◆ **Brief**
Would you set down every entry shown below, precisely as written?

◆ **Records shown**
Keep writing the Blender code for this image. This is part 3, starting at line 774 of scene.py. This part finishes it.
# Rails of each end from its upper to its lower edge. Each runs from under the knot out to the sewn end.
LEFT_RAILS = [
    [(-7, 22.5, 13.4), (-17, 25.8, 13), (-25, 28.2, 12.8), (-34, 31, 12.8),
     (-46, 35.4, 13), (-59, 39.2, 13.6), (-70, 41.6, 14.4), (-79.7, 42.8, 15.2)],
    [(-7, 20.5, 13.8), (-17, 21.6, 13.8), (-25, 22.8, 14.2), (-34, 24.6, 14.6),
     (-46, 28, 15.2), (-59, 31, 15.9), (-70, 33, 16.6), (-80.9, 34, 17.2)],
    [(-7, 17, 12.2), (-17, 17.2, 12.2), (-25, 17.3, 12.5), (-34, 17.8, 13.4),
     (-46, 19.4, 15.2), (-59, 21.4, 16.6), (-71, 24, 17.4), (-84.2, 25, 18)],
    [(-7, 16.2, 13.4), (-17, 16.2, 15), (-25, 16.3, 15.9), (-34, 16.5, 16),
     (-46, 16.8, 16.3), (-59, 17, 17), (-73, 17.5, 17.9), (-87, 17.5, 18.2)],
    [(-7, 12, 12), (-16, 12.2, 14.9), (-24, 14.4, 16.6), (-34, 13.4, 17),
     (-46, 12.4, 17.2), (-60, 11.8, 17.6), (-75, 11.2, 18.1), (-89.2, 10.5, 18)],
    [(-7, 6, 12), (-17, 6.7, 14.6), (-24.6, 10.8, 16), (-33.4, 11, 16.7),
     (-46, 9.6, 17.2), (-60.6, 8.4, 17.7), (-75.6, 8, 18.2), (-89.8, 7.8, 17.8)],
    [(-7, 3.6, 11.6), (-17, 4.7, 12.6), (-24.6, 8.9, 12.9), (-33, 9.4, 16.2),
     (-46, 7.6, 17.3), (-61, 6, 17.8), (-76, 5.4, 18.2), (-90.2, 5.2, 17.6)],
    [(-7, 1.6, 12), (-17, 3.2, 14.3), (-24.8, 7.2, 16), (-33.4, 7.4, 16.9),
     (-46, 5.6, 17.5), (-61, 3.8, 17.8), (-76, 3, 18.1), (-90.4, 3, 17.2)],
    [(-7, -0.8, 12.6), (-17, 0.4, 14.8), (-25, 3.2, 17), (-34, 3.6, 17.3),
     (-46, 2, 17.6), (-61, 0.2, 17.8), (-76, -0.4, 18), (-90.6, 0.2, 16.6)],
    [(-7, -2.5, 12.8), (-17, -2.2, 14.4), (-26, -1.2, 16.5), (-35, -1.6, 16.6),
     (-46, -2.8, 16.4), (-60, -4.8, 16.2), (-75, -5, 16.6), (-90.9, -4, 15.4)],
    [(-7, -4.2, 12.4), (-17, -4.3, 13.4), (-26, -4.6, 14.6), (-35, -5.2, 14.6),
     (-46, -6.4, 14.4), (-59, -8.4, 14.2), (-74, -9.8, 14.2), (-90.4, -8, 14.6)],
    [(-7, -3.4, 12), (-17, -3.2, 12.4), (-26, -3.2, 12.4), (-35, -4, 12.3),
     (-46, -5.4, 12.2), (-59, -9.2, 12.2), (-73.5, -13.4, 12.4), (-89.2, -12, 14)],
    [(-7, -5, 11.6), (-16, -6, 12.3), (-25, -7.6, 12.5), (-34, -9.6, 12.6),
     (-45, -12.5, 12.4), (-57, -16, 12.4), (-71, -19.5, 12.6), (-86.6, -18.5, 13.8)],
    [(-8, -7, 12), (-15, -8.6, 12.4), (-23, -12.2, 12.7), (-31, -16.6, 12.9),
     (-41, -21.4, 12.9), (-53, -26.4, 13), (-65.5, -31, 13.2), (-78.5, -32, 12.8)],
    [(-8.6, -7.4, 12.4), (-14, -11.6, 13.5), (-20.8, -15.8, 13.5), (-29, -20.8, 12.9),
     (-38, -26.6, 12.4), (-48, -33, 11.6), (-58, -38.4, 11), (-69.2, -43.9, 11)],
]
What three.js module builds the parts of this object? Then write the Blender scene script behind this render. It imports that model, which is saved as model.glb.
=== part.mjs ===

◆ **Written reply**
Keep writing the Blender code for this image. This is part 3, starting at line 774 of scene.py. This part finishes it.
# Rails of each end from its upper to its lower edge. Each runs from under the knot out to the sewn end.
LEFT_RAILS = [
    [(-7, 22.5, 13.4), (-17, 25.8, 13), (-25, 28.2, 12.8), (-34, 31, 12.8),
     (-46, 35.4, 13), (-59, 39.2, 13.6), (-70, 41.6, 14.4), (-79.7, 42.8, 15.2)],
    [(-7, 20.5, 13.8), (-17, 21.6, 13.8), (-25, 22.8, 14.2), (-34, 24.6, 14.6),
     (-46, 28, 15.2), (-59, 31, 15.9), (-70, 33, 16.6), (-80.9, 34, 17.2)],
    [(-7, 17, 12.2), (-17, 17.2, 12.2), (-25, 17.3, 12.5), (-34, 17.8, 13.4),
     (-46, 19.4, 15.2), (-59, 21.4, 16.6), (-71, 24, 17.4), (-84.2, 25, 18)],
    [(-7, 16.2, 13.4), (-17, 16.2, 15), (-25, 16.3, 15.9), (-34, 16.5, 16),
     (-46, 16.8, 16.3), (-59, 17, 17), (-73, 17.5, 17.9), (-87, 17.5, 18.2)],
    [(-7, 12, 12), (-16, 12.2, 14.9), (-24, 14.4, 16.6), (-34, 13.4, 17),
     (-46, 12.4, 17.2), (-60, 11.8, 17.6), (-75, 11.2, 18.1), (-89.2, 10.5, 18)],
    [(-7, 6, 12), (-17, 6.7, 14.6), (-24.6, 10.8, 16), (-33.4, 11, 16.7),
     (-46, 9.6, 17.2), (-60.6, 8.4, 17.7), (-75.6, 8, 18.2), (-89.8, 7.8, 17.8)],
    [(-7, 3.6, 11.6), (-17, 4.7, 12.6), (-24.6, 8.9, 12.9), (-33, 9.4, 16.2),
     (-46, 7.6, 17.3), (-61, 6, 17.8), (-76, 5.4, 18.2), (-90.2, 5.2, 17.6)],
    [(-7, 1.6, 12), (-17, 3.2, 14.3), (-24.8, 7.2, 16), (-33.4, 7.4, 16.9),
     (-46, 5.6, 17.5), (-61, 3.8, 17.8), (-76, 3, 18.1), (-90.4, 3, 17.2)],
    [(-7, -0.8, 12.6), (-17, 0.4, 14.8), (-25, 3.2, 17), (-34, 3.6, 17.3),
     (-46, 2, 17.6), (-61, 0.2, 17.8), (-76, -0.4, 18), (-90.6, 0.2, 16.6)],
    [(-7, -2.5, 12.8), (-17, -2.2, 14.4), (-26, -1.2, 16.5), (-35, -1.6, 16.6),
     (-46, -2.8, 16.4), (-60, -4.8, 16.2), (-75, -5, 16.6), (-90.9, -4, 15.4)],
    [(-7, -4.2, 12.4), (-17, -4.3, 13.4), (-26, -4.6, 14.6), (-35, -5.2, 14.6),
     (-46, -6.4, 14.4), (-59, -8.4, 14.2), (-74, -9.8, 14.2), (-90.4, -8, 14.6)],
    [(-7, -3.4, 12), (-17, -3.2, 12.4), (-26, -3.2, 12.4), (-35, -4, 12.3),
     (-46, -5.4, 12.2), (-59, -9.2, 12.2), (-73.5, -13.4, 12.4), (-89.2, -12, 14)],
    [(-7, -5, 11.6), (-16, -6, 12.3), (-25, -7.6, 12.5), (-34, -9.6, 12.6),
     (-45, -12.5, 12.4), (-57, -16, 12.4), (-71, -19.5, 12.6), (-86.6, -18.5, 13.8)],
    [(-8, -7, 12), (-15, -8.6, 12.4), (-23, -12.2, 12.7), (-31, -16.6, 12.9),
     (-41, -21.4, 12.9), (-53, -26.4, 13), (-65.5, -31, 13.2), (-78.5, -32, 12.8)],
    [(-8.6, -7.4, 12.4), (-14, -11.6, 13.5), (-20.8, -15.8, 13.5), (-29, -20.8, 12.9),
     (-38, -26.6, 12.4), (-48, -33, 11.6), (-58, -38.4, 11), (-69.2, -43.9, 11)],
]
What three.js module builds the parts of this object? Then write the Blender scene script behind this render. It imports that model, which is saved as model.glb.
=== part.mjs ===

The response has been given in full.